BBC shows at risk as channel to cut £285million after TV Licence news

The director-general of the BBC has estimated the Government’s two-year freeze of the licence fee will result in a £285 million gap in funding.

Tim Davie said there was “no doubt” that the freeze would affect the broadcaster’s frontline output.

He told the Today programme on BBC Radio 4: “Our estimate is, and just to set this clearly for everyone, by the year in 2027, the licence fee income will be about £4.2 billion based on our assumptions around inflation.

“Guessing games around inflation are obviously difficult. We estimate our settlement gives a £285 million gap, but at the end of the period.”

Tim Davie said the BBC has made “very good progress in terms of cutting costs that don’t affect the licence fee payers” as the organisation is “utterly focused in making sure people get value for the licence fee”.

The director-general told the Today Programme: “There is no doubt about it, we go first to those cuts where we don’t affect our output.

“Having said that, I think there are two factors now on why we’re disappointed in this settlement.

“The first is the BBC has been through years and decades of below-inflation demands on its funding and that has led to … we are lean. We’re lean in terms of our support staff, we’ve got a team that comes from a commercial background.

“I think we can be assessed by any means and you will get to a point, which I think we are, not at the place where you can never make cuts, but this will affect our frontline output, there’s no doubt about that.”

The director-general of the BBC has warned there will be “inevitable” cuts to programmes as a result of the licence fee freeze.

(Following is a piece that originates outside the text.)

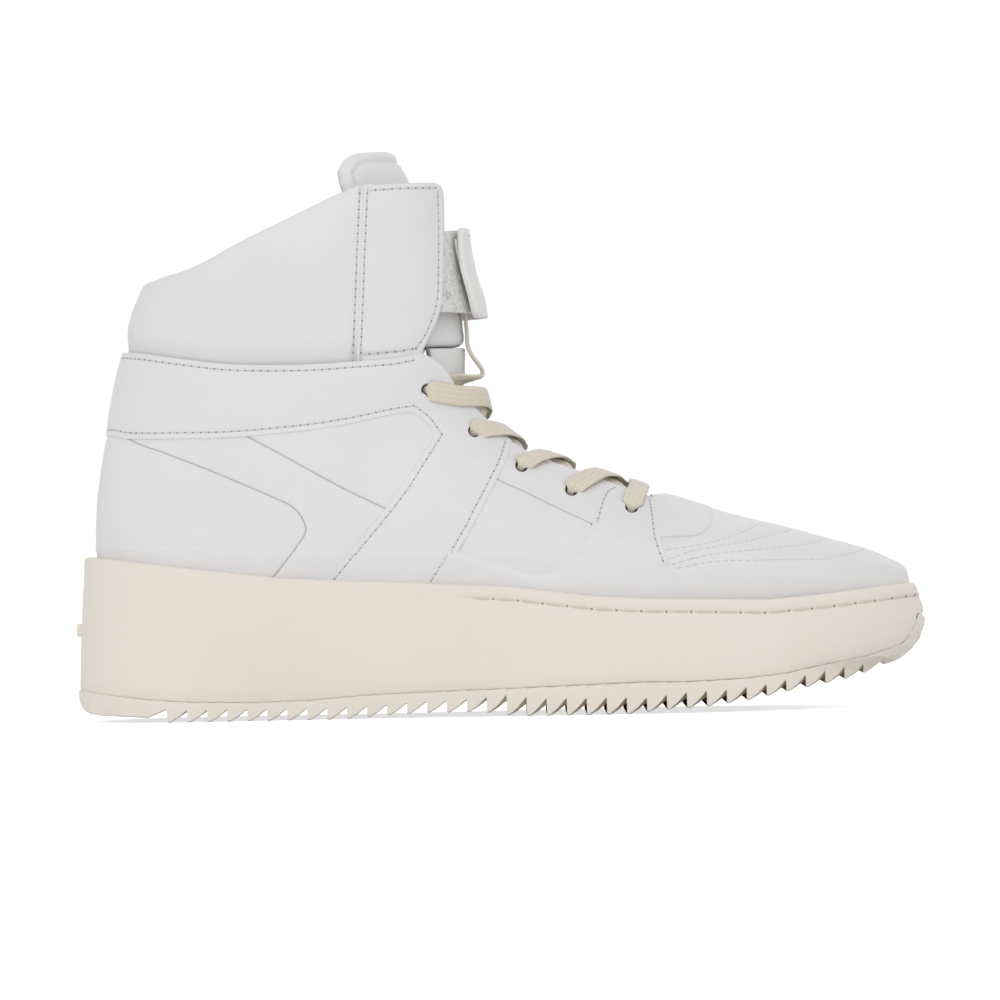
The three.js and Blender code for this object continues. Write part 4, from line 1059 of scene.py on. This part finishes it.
def make_tongue_top():
    corner = [(0.5, 1.008), (0.7, 1.015), (0.84, 1.013), (0.94, 0.998), (0.985, 0.972), (1, 0.935)]
    half = np.array([(0, 1.0), (0.25, 1.002)] + corner + [(1, 0.8), (1, TONGUE_SEAM), (0, TONGUE_SEAM)])
    half = half * [-1, 1]
    roll = sideways(tongue_surface, resampled(tongue_surface, half[:-2], 2.0), TONGUE_RIM)
    other = roll * [-1, 1]

    def padding(uv, p, d):
        above = smoothstep(uv[:, 1], TONGUE_SEAM, TONGUE_SEAM + 0.05)
        return 0.9 * smoothstep(d, TONGUE_RIM, TONGUE_RIM + 8) * above - 0.6

    piece = slab("tongue_top_padded", tongue_surface, both_sides(half), 0.4, -7.6,
                 [LEATHER, LINING_TEXTILE], edge=3.9, under_edge=3.9, channels=[roll, other],
                 channel_depth=0.8, shape=padding, ripple=0.1)
    place_piece(piece, body=None, replaces=["tongue_face", "tongue_foam", "tongue_lining"])
    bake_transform(piece)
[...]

Tim Davie told BBC Radio 4’s Today programme: “Inevitably, if you don’t have £285 million, you will get less services and less programmes. I still think the BBC can offer extraordinary value for the £13 a month. We can do that.”

Asked whether BBC Four will survive, Mr Davie said he is not going to make specific recommendations and instead bosses will “take stock”.

When pressed further on the future of BBC Four, BBC Two and Radio Five Live, BBC director-general Tim Davie said: “I think everything’s on the agenda.

“People, clearly and rightly, are worried about what the £285 million cut in terms of two years flat brings, but also, as an organisation, we need to reshape ourselves for a digital age,” he told Radio 4’s Today programme.

“The media market is moving extremely rapidly… I’m excited about re-engineering the BBC.”

He said he thinks the organisation is in a “good place” following an “excellent Christmas” and that iPlayer is doing “brilliant business” for the BBC in terms of numbers.

“We’re not just going to put aspic round linear services or say we’re going to keep doing exactly the same thing. So we need to reshape the business,” he added.

Outlining whether he thinks the BBC should take on a subscription model, director-general Tim Davie said the “principle of universality is absolutely the debate here”.

He added that the broadcaster could transform into a commercial operation, but if it did “it will not do what he does today”.

“We have built an incredible creative industry here in the UK, and we’ve got a universal broadcaster that is admired around the world,” Mr Davie told Radio 4’s Today programme.

“That is because it serves the British public and all the British public… the principle of universality is absolutely the debate here.”